> **TASK MATERIAL**:
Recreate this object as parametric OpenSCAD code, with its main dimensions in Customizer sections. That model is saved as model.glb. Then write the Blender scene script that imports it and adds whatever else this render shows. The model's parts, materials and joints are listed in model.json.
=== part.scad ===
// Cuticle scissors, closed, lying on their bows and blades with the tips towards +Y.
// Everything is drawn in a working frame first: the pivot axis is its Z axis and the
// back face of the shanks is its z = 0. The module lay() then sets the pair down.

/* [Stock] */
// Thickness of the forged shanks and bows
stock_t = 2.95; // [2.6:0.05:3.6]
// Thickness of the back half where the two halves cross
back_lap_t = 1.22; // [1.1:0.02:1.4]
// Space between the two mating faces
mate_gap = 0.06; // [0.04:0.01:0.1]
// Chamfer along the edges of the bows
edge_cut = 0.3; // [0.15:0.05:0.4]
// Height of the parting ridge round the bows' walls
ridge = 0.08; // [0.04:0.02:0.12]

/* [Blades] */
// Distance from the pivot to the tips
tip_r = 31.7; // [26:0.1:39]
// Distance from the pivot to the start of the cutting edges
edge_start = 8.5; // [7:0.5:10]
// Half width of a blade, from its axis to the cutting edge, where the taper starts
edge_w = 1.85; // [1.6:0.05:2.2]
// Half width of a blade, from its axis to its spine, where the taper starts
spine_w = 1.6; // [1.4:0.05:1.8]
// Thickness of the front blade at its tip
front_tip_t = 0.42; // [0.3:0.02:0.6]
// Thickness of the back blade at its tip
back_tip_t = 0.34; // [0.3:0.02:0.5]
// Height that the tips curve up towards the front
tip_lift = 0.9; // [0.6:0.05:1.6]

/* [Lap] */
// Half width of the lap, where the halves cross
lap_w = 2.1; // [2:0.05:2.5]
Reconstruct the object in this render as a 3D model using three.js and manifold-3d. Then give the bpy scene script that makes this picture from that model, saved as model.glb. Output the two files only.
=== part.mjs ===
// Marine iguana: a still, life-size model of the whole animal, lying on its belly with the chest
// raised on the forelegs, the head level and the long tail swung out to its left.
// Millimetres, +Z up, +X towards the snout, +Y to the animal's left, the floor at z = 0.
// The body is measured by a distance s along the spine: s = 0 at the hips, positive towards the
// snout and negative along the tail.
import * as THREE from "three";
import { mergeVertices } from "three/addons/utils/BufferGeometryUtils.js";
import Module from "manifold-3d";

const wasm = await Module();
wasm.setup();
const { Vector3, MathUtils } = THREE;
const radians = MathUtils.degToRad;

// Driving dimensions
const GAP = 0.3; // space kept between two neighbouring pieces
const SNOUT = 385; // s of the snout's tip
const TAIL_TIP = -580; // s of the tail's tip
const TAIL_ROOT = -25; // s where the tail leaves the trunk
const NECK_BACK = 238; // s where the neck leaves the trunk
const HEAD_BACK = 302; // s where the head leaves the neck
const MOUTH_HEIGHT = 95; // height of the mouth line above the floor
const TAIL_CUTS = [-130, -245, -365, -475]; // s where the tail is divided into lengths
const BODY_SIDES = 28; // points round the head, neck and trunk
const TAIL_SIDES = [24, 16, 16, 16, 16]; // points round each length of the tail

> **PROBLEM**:
Each line from the line containing "Reconstruct the object" through the line containing "const radians = MathUtils.degToRad;" is to be transcribed exactly, and no other line.

> **PROBLEM SOLUTION**:
Reconstruct the object in this render as a 3D model using three.js and manifold-3d. Then give the bpy scene script that makes this picture from that model, saved as model.glb. Output the two files only.
=== part.mjs ===
// Marine iguana: a still, life-size model of the whole animal, lying on its belly with the chest
// raised on the forelegs, the head level and the long tail swung out to its left.
// Millimetres, +Z up, +X towards the snout, +Y to the animal's left, the floor at z = 0.
// The body is measured by a distance s along the spine: s = 0 at the hips, positive towards the
// snout and negative along the tail.
import * as THREE from "three";
import { mergeVertices } from "three/addons/utils/BufferGeometryUtils.js";
import Module from "manifold-3d";

const wasm = await Module();
wasm.setup();
const { Vector3, MathUtils } = THREE;
const radians = MathUtils.degToRad;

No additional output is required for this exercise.